E rispetto a quelle poche operazioni che tagliano il traguardo, si registra un mutato ruolo del legale, chiamato sempre più spesso a fare da “garante” del rischio collegato all’investimento e, prima ancora, a cercare di strutturare l’operazione in modo da proteggere il proprio cliente dal rischio qualificato come altamente remoto se non inesistente.

In questo contesto, dovremmo allora concentrare tutti i nostri sforzi sulla valorizzazione dell’esistente che quanto meno, in quanto tale, ha uno storico (dei dati) su cui poter calibrare meglio il rischio progetto/investimento da rappresentare, da legali, a chi non ha ancora gettato la spugna e non vuol far morire il mercato rilevante. Ed ecco che emerge – a nostro avviso – l’importanza della grid parity.

Pensare alla grid parity come strumento di valorizzazione dell’esistente significa cambiare prospettiva. Significa riformulare i modelli di business posti a base degli investimenti fatti, attualmente strutturati in modo da garantire un ritorno dell’investimento nel breve – medio periodo. Significa guardare con nuovi occhi il mercato e ragionare su impianti che siano sostanzialmente “eterni”. Impianti rispetto ai quali la massimizzazione dei profitti non è più legata a doppio filo all’incentivo, ma alla vendita dell’energia prodotta da un lato, e soprattutto all’incremento di produttività (e quindi al miglioramento tecnologico) dell’impianto, dall’altro lato.

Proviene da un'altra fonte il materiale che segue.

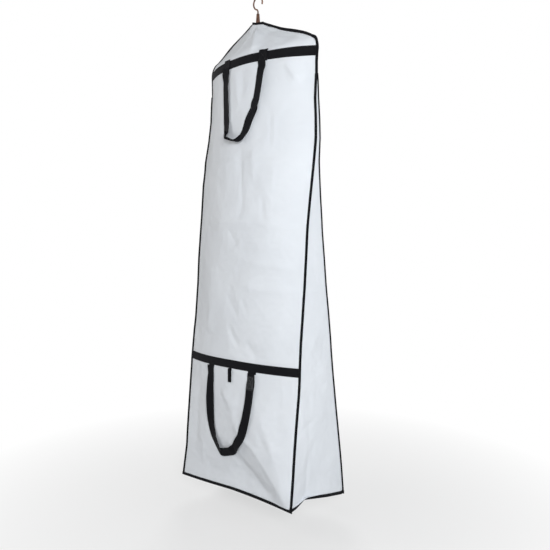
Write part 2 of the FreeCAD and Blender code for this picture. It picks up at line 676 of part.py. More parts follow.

Puntare sulla grid parity come strumento di valorizzazione dell’esistente non significa nascondere le criticità che le sono, al momento, connesse. Criticità quali: (i) assenza di un quadro normativo/regolatorio di riferimento; (ii) prezzo variabile (e al momento basso) dell’energia elettrica; (iii) costi di realizzazione e manutenzione impianti; (iv) durata dei permessi rilasciati dalle competenti autorità e dei titoli sui terreni su cui insiste l’impianto, se non sono in piena proprietà; (v) competitività dei mercati esteri; (vi) assenza di PPA (power purchase agreement) di lunga durata e (vii) sostanziale non bancabilità dei progetti. Significa però mettere le basi per superarle e, soprattutto, significa dare nuova linfa a questo mercato “boccheggiante”.

In fondo, nessuno può (né deve) dimenticare che gli impianti di produzione di energia da fonti rinnovabili sono comunque impianti che producono energia verde, che contribuiscono al conseguimento dei target europei e non solo.